Restrict the output to the lines below starting at the one that contains "head_top = rivet_plane(spec, 2" and ending at the one that contains "in imported if", and restate them word for word, both ends included.

> Stored data
□ □ □ □ □
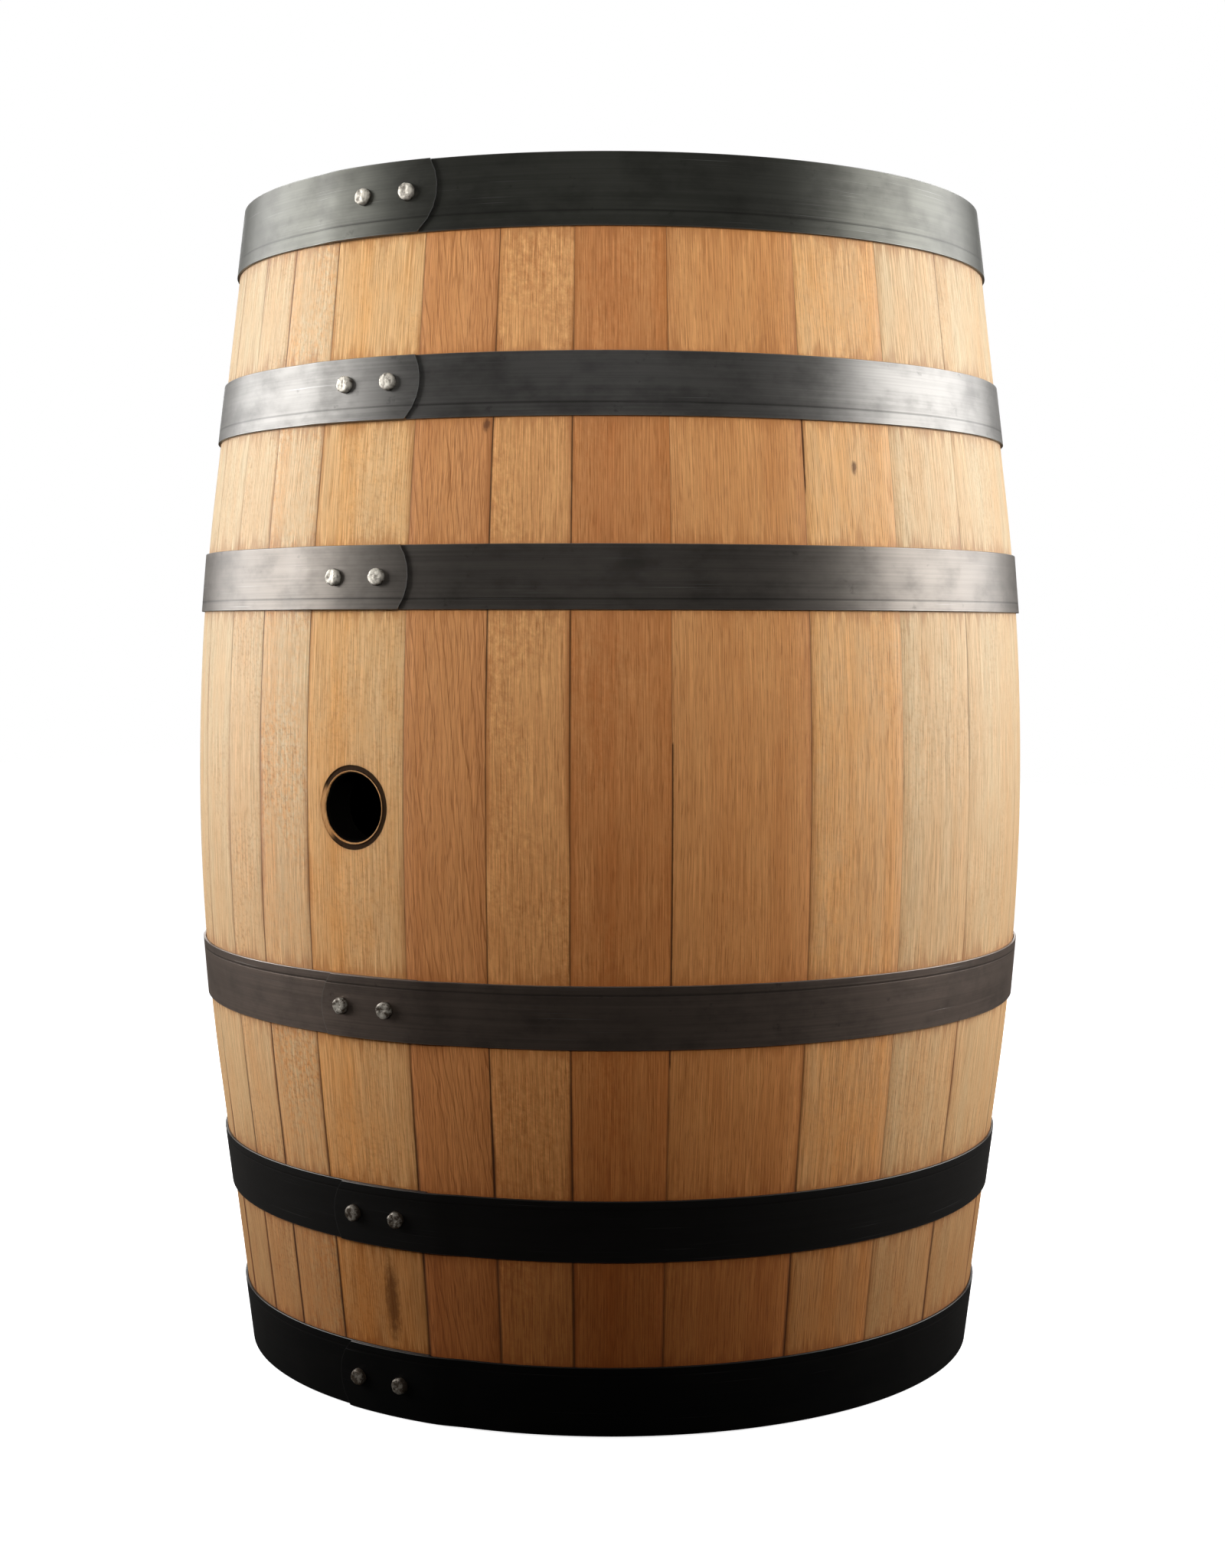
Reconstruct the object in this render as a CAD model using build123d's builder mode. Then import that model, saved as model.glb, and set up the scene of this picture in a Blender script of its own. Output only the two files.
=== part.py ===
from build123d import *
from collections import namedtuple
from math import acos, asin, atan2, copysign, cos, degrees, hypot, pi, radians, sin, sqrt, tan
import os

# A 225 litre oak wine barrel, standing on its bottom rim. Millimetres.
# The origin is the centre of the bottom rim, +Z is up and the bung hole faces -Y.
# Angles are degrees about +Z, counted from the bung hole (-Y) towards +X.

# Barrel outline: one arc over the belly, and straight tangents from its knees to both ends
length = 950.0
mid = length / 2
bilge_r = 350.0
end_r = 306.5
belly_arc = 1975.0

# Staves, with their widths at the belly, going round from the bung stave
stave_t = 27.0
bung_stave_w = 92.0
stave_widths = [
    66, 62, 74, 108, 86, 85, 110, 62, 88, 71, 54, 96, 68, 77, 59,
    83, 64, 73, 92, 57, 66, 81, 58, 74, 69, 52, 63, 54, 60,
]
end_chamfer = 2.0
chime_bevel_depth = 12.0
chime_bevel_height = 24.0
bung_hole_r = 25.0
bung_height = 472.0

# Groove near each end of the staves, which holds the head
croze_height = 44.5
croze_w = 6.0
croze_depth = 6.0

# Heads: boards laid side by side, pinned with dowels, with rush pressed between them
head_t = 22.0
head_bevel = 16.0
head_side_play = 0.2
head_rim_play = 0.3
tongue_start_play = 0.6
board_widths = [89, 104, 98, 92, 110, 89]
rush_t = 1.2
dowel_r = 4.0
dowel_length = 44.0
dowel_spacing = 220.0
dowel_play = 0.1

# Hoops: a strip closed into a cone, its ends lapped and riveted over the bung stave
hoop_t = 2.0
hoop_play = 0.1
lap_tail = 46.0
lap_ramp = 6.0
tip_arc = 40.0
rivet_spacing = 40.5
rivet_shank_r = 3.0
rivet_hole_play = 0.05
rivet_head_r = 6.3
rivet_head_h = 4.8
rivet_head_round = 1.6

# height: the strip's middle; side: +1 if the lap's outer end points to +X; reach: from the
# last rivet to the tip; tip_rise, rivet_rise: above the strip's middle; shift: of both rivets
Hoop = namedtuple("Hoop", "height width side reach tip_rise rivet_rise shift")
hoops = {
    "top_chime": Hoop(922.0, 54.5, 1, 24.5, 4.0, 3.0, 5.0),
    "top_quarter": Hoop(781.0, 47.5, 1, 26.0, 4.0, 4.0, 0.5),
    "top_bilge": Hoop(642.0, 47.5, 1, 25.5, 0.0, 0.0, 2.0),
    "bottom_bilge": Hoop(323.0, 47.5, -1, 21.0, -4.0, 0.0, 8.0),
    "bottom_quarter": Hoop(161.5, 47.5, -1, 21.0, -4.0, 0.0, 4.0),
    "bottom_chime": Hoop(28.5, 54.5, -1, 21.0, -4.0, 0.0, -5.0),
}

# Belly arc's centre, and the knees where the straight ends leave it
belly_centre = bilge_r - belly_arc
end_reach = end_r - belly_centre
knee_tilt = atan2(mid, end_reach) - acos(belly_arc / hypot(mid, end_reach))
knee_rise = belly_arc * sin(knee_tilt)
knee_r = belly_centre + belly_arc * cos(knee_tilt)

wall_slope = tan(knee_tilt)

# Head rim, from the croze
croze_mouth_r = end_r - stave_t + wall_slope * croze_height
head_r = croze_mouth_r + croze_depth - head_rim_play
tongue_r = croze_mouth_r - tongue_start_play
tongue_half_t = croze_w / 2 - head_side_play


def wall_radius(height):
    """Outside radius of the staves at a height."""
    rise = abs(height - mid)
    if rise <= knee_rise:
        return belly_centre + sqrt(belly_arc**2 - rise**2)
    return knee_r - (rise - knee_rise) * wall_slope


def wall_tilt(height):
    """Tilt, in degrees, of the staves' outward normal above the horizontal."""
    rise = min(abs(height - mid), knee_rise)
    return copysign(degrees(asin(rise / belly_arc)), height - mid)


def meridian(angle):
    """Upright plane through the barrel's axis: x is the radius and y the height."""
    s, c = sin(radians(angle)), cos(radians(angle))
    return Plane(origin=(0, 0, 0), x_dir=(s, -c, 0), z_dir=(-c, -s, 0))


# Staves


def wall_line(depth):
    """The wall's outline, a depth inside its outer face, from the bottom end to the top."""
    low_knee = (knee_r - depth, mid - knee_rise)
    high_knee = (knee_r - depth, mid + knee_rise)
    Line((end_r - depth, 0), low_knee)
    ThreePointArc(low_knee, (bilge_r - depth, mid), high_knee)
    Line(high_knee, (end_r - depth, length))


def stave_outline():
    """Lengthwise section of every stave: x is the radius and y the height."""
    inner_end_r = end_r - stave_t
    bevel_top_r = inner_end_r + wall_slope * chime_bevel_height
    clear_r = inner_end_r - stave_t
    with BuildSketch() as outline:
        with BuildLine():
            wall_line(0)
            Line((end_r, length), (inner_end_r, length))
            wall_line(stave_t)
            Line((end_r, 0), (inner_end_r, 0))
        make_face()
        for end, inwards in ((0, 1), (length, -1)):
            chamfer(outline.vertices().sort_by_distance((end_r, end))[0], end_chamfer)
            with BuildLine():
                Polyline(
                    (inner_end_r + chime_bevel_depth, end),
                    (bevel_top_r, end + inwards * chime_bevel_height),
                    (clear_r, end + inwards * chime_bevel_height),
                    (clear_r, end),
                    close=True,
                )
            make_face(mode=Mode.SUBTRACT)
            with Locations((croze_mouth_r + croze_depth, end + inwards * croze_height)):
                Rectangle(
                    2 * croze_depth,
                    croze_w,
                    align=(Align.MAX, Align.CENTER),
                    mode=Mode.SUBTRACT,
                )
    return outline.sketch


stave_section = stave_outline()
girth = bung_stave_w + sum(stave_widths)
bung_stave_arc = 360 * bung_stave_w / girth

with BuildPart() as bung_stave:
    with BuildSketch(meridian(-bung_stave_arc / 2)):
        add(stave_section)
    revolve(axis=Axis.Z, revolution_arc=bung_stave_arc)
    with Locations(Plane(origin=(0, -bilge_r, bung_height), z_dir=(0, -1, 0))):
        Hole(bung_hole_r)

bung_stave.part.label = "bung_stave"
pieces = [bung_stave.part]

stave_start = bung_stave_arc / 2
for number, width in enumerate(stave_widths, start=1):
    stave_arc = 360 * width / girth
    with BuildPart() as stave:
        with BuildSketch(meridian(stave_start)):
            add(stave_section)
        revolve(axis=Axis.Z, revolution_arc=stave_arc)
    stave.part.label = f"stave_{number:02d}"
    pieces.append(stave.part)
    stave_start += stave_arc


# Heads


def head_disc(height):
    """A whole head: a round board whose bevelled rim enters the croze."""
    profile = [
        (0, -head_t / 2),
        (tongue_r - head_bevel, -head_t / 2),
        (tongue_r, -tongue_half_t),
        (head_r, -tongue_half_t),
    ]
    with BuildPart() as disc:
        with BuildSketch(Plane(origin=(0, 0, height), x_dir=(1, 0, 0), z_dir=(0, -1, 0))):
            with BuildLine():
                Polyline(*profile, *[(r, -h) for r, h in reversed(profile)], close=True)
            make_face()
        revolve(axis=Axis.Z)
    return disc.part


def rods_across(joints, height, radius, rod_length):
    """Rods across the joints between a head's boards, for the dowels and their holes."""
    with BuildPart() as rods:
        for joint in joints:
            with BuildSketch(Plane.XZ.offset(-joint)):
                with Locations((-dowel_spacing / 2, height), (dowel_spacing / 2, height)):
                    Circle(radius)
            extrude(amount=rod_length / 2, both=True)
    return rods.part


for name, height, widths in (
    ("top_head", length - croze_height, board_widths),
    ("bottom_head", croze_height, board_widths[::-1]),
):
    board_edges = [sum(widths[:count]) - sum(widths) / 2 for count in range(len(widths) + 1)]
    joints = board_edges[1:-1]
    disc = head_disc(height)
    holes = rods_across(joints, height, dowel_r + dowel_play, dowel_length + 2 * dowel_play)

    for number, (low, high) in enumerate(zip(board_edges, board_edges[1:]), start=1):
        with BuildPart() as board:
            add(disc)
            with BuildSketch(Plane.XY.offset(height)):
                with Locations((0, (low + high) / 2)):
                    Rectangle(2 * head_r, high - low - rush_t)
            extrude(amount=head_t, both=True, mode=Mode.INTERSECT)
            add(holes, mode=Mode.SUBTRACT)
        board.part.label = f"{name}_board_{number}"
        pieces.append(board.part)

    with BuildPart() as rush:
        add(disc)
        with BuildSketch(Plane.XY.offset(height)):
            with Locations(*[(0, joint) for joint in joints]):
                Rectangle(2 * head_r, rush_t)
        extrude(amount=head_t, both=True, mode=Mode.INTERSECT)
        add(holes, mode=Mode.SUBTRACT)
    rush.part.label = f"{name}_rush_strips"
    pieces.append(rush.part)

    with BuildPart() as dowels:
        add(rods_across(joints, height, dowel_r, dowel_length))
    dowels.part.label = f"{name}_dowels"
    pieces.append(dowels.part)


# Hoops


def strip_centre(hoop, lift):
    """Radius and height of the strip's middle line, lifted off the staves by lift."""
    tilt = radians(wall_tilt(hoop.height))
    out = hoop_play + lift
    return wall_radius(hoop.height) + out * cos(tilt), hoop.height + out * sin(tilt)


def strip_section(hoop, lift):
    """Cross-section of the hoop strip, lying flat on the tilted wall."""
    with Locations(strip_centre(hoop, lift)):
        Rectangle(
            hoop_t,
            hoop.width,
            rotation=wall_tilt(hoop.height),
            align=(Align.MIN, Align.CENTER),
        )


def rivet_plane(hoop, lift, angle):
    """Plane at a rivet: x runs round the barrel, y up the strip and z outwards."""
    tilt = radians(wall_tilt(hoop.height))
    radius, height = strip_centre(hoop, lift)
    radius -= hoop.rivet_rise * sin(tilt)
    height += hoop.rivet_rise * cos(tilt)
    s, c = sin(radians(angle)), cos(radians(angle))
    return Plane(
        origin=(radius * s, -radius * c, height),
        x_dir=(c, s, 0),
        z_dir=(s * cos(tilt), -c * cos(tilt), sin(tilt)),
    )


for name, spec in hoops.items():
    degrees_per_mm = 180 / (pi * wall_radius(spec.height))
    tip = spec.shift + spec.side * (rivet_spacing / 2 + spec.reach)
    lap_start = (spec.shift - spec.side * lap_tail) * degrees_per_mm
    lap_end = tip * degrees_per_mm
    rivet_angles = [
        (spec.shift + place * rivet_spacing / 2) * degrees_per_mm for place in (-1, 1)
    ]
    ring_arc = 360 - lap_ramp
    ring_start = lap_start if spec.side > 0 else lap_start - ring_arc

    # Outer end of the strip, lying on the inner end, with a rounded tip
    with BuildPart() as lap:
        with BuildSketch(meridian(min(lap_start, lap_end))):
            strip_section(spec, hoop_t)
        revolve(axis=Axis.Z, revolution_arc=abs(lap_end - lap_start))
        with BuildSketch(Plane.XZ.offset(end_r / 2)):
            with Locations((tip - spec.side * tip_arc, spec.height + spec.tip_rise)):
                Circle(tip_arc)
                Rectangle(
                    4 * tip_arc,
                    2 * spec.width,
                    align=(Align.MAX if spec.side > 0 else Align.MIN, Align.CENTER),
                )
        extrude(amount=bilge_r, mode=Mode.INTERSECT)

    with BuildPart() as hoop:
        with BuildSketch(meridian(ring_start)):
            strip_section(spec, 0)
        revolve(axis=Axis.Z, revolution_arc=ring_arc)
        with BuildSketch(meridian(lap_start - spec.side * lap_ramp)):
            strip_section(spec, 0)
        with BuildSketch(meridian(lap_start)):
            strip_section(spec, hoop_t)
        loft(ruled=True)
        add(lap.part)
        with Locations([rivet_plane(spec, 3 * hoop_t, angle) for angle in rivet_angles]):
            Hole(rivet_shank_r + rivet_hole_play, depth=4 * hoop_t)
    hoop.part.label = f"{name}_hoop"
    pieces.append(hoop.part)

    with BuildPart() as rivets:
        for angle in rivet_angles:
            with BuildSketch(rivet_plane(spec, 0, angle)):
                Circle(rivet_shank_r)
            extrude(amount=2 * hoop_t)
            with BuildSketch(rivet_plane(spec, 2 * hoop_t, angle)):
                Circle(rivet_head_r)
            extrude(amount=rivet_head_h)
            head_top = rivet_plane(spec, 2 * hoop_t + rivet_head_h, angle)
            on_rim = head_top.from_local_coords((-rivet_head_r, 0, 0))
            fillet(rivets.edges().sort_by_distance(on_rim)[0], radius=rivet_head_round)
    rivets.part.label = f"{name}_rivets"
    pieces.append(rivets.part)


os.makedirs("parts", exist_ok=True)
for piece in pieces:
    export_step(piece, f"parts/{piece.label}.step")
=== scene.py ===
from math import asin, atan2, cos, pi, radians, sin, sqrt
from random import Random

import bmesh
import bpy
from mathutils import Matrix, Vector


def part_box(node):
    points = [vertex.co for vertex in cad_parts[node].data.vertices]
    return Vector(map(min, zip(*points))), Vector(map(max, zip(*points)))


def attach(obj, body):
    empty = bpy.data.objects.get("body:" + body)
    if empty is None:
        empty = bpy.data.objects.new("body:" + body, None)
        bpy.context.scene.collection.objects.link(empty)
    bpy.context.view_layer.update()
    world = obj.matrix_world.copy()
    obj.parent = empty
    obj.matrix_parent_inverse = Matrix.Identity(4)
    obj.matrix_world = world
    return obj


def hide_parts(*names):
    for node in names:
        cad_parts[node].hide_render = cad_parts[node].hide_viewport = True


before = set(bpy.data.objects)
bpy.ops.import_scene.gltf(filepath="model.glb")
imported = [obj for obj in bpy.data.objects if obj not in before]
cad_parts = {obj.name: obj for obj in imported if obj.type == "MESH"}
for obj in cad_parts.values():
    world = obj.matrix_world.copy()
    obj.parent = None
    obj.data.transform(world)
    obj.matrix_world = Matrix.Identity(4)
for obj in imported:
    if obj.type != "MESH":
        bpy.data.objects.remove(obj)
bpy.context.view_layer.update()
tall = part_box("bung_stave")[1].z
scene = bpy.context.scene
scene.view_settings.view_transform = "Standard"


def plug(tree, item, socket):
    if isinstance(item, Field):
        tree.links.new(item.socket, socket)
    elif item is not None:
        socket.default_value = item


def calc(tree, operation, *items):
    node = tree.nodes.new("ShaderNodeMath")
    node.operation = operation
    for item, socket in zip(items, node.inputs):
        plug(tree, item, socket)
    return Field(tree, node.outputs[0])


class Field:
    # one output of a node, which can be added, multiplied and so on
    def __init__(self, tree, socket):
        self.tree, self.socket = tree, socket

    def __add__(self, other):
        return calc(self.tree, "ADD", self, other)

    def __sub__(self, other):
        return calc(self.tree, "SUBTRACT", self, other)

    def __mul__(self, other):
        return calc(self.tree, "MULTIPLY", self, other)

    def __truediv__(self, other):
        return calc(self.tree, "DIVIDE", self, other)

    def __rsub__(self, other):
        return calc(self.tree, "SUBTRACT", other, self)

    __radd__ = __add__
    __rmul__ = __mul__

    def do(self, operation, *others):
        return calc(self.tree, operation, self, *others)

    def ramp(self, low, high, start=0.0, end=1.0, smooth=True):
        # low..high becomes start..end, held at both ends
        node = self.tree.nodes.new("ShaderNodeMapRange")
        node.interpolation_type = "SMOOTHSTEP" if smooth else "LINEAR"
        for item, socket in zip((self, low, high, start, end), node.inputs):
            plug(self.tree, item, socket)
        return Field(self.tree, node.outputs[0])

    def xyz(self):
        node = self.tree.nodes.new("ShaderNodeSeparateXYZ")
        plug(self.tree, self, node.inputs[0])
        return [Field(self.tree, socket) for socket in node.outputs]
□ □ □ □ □
> Response to this task
            head_top = rivet_plane(spec, 2 * hoop_t + rivet_head_h, angle)
            on_rim = head_top.from_local_coords((-rivet_head_r, 0, 0))
            fillet(rivets.edges().sort_by_distance(on_rim)[0], radius=rivet_head_round)
    rivets.part.label = f"{name}_rivets"
    pieces.append(rivets.part)


os.makedirs("parts", exist_ok=True)
for piece in pieces:
    export_step(piece, f"parts/{piece.label}.step")
=== scene.py ===
from math import asin, atan2, cos, pi, radians, sin, sqrt
from random import Random

import bmesh
import bpy
from mathutils import Matrix, Vector


def part_box(node):
    points = [vertex.co for vertex in cad_parts[node].data.vertices]
    return Vector(map(min, zip(*points))), Vector(map(max, zip(*points)))


def attach(obj, body):
    empty = bpy.data.objects.get("body:" + body)
    if empty is None:
        empty = bpy.data.objects.new("body:" + body, None)
        bpy.context.scene.collection.objects.link(empty)
    bpy.context.view_layer.update()
    world = obj.matrix_world.copy()
    obj.parent = empty
    obj.matrix_parent_inverse = Matrix.Identity(4)
    obj.matrix_world = world
    return obj


def hide_parts(*names):
    for node in names:
        cad_parts[node].hide_render = cad_parts[node].hide_viewport = True


before = set(bpy.data.objects)
bpy.ops.import_scene.gltf(filepath="model.glb")
imported = [obj for obj in bpy.data.objects if obj not in before]
cad_parts = {obj.name: obj for obj in imported if obj.type == "MESH"}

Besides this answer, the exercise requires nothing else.